The Simplest of Services Listing 1 (the code is online at www.syscon.com/webservices/sourcec.com) shows a basic object called Converter that converts temperature in Fahrenheit to Celsius. It requires only two lines of code to expose this object as a Web service. Line 25 starts a Web server that accepts messages via the /glue path. Line 26 exports the object as a Web service. Other than the import statements at lines 4 and 5, that's all that's required. By default, Glue exports all public, static, and instance methods of the object. If I want to expose only a subset of the methods I can create a Java interface that defines the set of methods I choose to expose. The interface.class is published along with the object and Glue exports the methods of the interface. If I don't have control of the source code of the object, I can control method exposure by supplying a Context object that contains a list of method properties.

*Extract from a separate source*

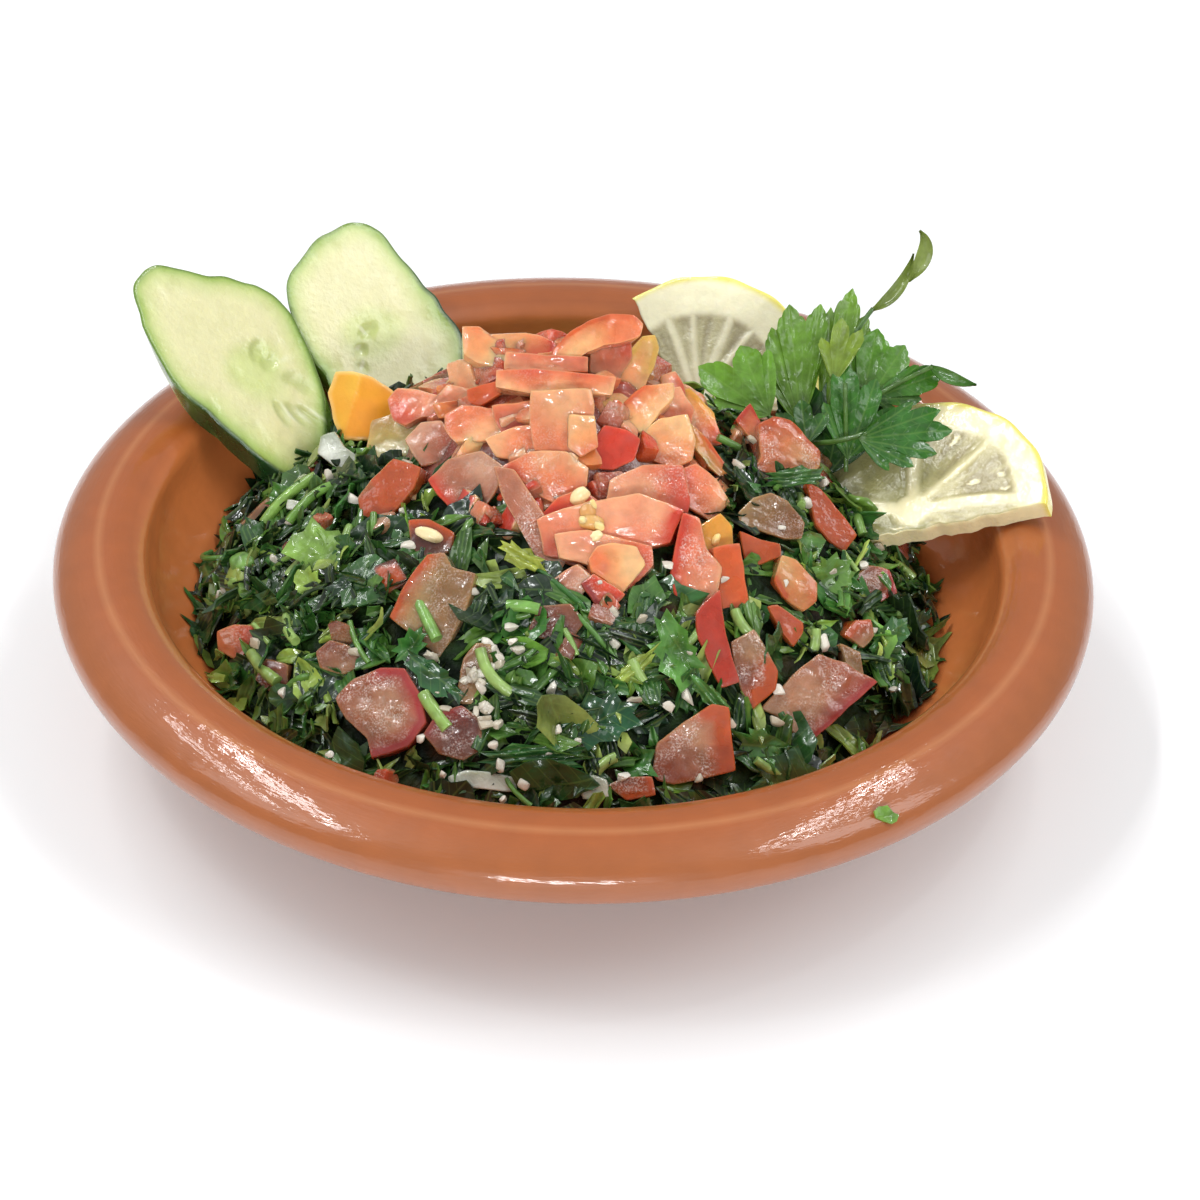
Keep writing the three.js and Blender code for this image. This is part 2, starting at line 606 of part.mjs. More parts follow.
function lobeReach(lobes, degrees) {
  const reach = lobes.map(([direction, length]) => {
    const off = Math.abs(degrees - direction) / LOBE_HALF_ANGLE;
    return length * Math.max(0.3, 1 - 0.42 * off ** 1.25);
  });
  return Math.max(...reach);
}

function leaflet({ base: [bx, by, bz], lobes }) {
  const directions = lobes.map(([direction]) => direction);
  const first = Math.min(...directions) - LEAFLET_MARGIN;
  const last = Math.max(...directions) + LEAFLET_MARGIN;
  const steps = LEAFLET_STEPS;
  const front = [new THREE.Vector3(bx, by, bz)];
  for (const share of [0.55, 1]) {
    for (let i = 0; i <= steps; i++) {
      const degrees = first + ((last - first) * i) / steps;
      const ends = Math.min(i, steps - i) / 3;
      const reach = share * lobeReach(lobes, degrees) * Math.min(1, 0.4 + 0.6 * ends);
      const wave = (share * 1.1 + 0.3) * Math.sin(radians(degrees * 7)) - 0.0035 * reach * reach;
      const [c, s] = [Math.cos(radians(degrees)), Math.sin(radians(degrees))];
      front.push(new THREE.Vector3(bx + reach * c, by + reach * s, bz + wave));
    }
  }
  const back = front.map((p) => p.clone().add(new THREE.Vector3(0, 0, -LEAF_THICKNESS)));
  const inner = (i) => 1 + i;
  const outer = (i) => 2 + steps + i;
  const triangles = [];
  for (let i = 0; i < steps; i++) {
    triangles.push([0, inner(i), inner(i + 1)]);
    triangles.push([inner(i), outer(i), outer(i + 1)], [inner(i), outer(i + 1), inner(i + 1)]);
  }
  const border = [0, inner(0)];
  for (let i = 0; i <= steps; i++) border.push(outer(i));
  border.push(inner(steps));
  return plate(front, back, triangles, border);
}

const vector = (list) => new THREE.Vector3(...list);

function blade({ from, over, to, width }) {
  const path = new THREE.QuadraticBezierCurve3(vector(from), vector(over), vector(to));
  const steps = BLADE_STEPS;
  const front = [path.getPoint(0)];
  for (let i = 1; i < steps; i++) {
    const along = path.getTangent(i / steps);
    const across = new THREE.Vector3(-along.y, along.x, 0).normalize();
    const half = (width / 2) * Math.sin((Math.PI * i) / steps) ** 0.7;
    front.push(path.getPoint(i / steps).addScaledVector(across, half));
    front.push(path.getPoint(i / steps).addScaledVector(across, -half));
  }
  front.push(path.getPoint(1));
  const back = front.map((p) => p.clone().add(new THREE.Vector3(0, 0, -LEAF_THICKNESS)));
  const left = (i) => 2 * i - 1;
  const right = (i) => 2 * i;
  const end = front.length - 1;
  const triangles = [[0, right(1), left(1)]];
  for (let i = 1; i < steps - 1; i++) {
    triangles.push([left(i), right(i), right(i + 1)], [left(i), right(i + 1), left(i + 1)]);
  }
  triangles.push([left(steps - 1), right(steps - 1), end]);
  const border = [0];
  for (let i = 1; i < steps; i++) border.push(right(i));
  border.push(end);
  for (let i = steps - 1; i > 0; i--) border.push(left(i));
  return plate(front, back, triangles, border);
}

function sprigStem({ from, over, to }) {
  return bar(vector(from), vector(over), vector(to), SPRIG_STEM_RADIUS, 5, 4);
}

function makeSprig() {
  const pieces = [...LEAFLETS.map(leaflet), ...BLADES.map(blade), ...SPRIG_STEMS.map(sprigStem)];
  const matrix = placement(...SPRIG_PLACE.at, SPRIG_PLACE.facing);
  return mainBody(Manifold.union(pieces.map((piece) => solidFrom(moved(piece, matrix)))));
}

// Assembly
const COLOURS = {
  dish: [0xb5622f, 0.25],
  salad_heap: [0x2f6a2a, 0.6],
  tomato_heap: [0xe27a66, 0.4],
  cucumber_left: [0xd5e3a0, 0.35],
  cucumber_right: [0xd5e3a0, 0.35],
  lemon_back: [0xf0efc0, 0.35],
  lemon_right: [0xf0efc0, 0.35],
  pepper_piece: [0xf79a1e, 0.3],
  parsley_sprig: [0x3f8433, 0.5],
};

const saladCore = makeSaladCore();
const raisedCore = saladCore.translate([0, 0, FOOD_GAP]);
const dish = makeDish();
const crown = makeCrown(saladCore);
const onCore = (geometry) => mainBody(solidFrom(geometry).subtract(raisedCore));
const solids = { tomato_heap: crown };
for (const [name, { at, facing, outline }] of Object.entries(CUCUMBERS)) {
  solids[name] = onCore(moved(slantedSlice(outline), placement(...at, facing)));
}
for (const [name, { at, facing, slice }] of Object.entries(LEMONS)) {
  solids[name] = onCore(moved(lemonSlice(slice), placement(...at, facing)));
}
solids.pepper_piece = onCore(moved(pepperPiece(), placement(...PEPPER_PLACE.at, PEPPER_PLACE.facing)));
solids.parsley_sprig = mainBody(makeSprig().subtract(raisedCore));
solids.salad_heap = makeSalad(saladCore, [solidFrom(dish), ...Object.values(solids)]);

const tabbouleh = new THREE.Group();
const geometries = { dish };
for (const [name, solid] of Object.entries(solids)) geometries[name] = geometryFrom(solid);
for (const [name, geometry] of Object.entries(geometries)) {
  const [color, roughness] = COLOURS[name];
  const mesh = new THREE.Mesh(geometry, new THREE.MeshStandardMaterial({ color, roughness, metalness: 0 }));
  mesh.name = name;
  tabbouleh.add(mesh);
}

export default tabbouleh;
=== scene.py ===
"""Looks of the tabbouleh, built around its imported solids.

Lengths and places in the tables are millimetres in the part's own frame: the dish's foot is centred on the
origin, +Z is up and the viewer's side is -Y. Meshes are scaled to metres when they are made.
"""

import bpy
import numpy as np
from mathutils import Matrix, Vector


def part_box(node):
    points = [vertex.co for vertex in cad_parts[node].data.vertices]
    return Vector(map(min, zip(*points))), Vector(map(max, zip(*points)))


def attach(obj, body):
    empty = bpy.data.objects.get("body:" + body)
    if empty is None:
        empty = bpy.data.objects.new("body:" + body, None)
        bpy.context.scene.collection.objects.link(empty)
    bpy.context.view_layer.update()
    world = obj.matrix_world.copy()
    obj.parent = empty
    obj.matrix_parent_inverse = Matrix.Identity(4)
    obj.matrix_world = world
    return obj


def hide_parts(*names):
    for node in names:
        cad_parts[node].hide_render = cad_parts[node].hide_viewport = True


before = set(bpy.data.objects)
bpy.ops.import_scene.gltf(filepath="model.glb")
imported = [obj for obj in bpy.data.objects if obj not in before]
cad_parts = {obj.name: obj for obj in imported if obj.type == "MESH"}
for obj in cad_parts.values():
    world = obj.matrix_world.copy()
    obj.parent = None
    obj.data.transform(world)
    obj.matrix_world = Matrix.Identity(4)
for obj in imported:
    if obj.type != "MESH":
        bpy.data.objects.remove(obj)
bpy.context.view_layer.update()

MM = 0.001
BODY = "root"
VEIN_GAP = 2.3
LINE_GAP = 0.8
NO_VEIN = (0, 9, 0)


# Numbers and directions
def rotation(axis, degrees):
    """Matrices that turn about X or Z, one for each angle."""
    angle = np.radians(np.asarray(degrees, float))
    c, s = np.cos(angle), np.sin(angle)
    o, l = np.zeros_like(angle), np.ones_like(angle)
    rows = {"x": [[l, o, o], [o, c, -s], [o, s, c]], "z": [[c, -s, o], [s, c, o], [o, o, l]]}[axis]
    return np.moveaxis(np.array(rows), (0, 1), (-2, -1))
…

A Simple Client There are a few things in this example that need further explanation. The first parameter of the bind method is the URL of the WSDL for the Web service. To obtain the WSDL for the Web service I just need to append .wsdl to the service URL. Glue will generate the WSDL automatically from the interface and cache it for future use. The second argument of the bind is the class of the interface for the service. I didn't define an interface for my Web service, but Glue can generate one from the service definition with its wsdl2java tool. This example may seem overly simplistic but TME provides a large assortment of examples that exercise a wide range of Glue's features including support for .NET.
Advanced Features If you want to monitor or modify the message stream, Glue provides a feature called Interceptors. Interceptors are leveraged throughout Glue to provide advanced processing of SOAP headers and attachments. Glue supports SOAP over the Java Message Service (JMS). Both synchronous and asynchronous messaging styles are supported and services can be published simultaneously over JMS and HTTP. For those who insist on only using Java standard APIs, Glue provides implementations of JAX-RPC and JAXM. Hard-core techies can completely bypass the use of Java interfaces and Java/XML serialization. Glue provides the ability to directly create, invoke, and process raw SOAP messages. Finally, for high-volume systems Glue can reduce the size of SOAP messages by utilizing optimizations like tag substitution, envelope omission, and HREF inlining.
Interoperability If you're an IDE jockey you'll be happy to find plug-ins for JBuilder, Eclipse, and IDEA.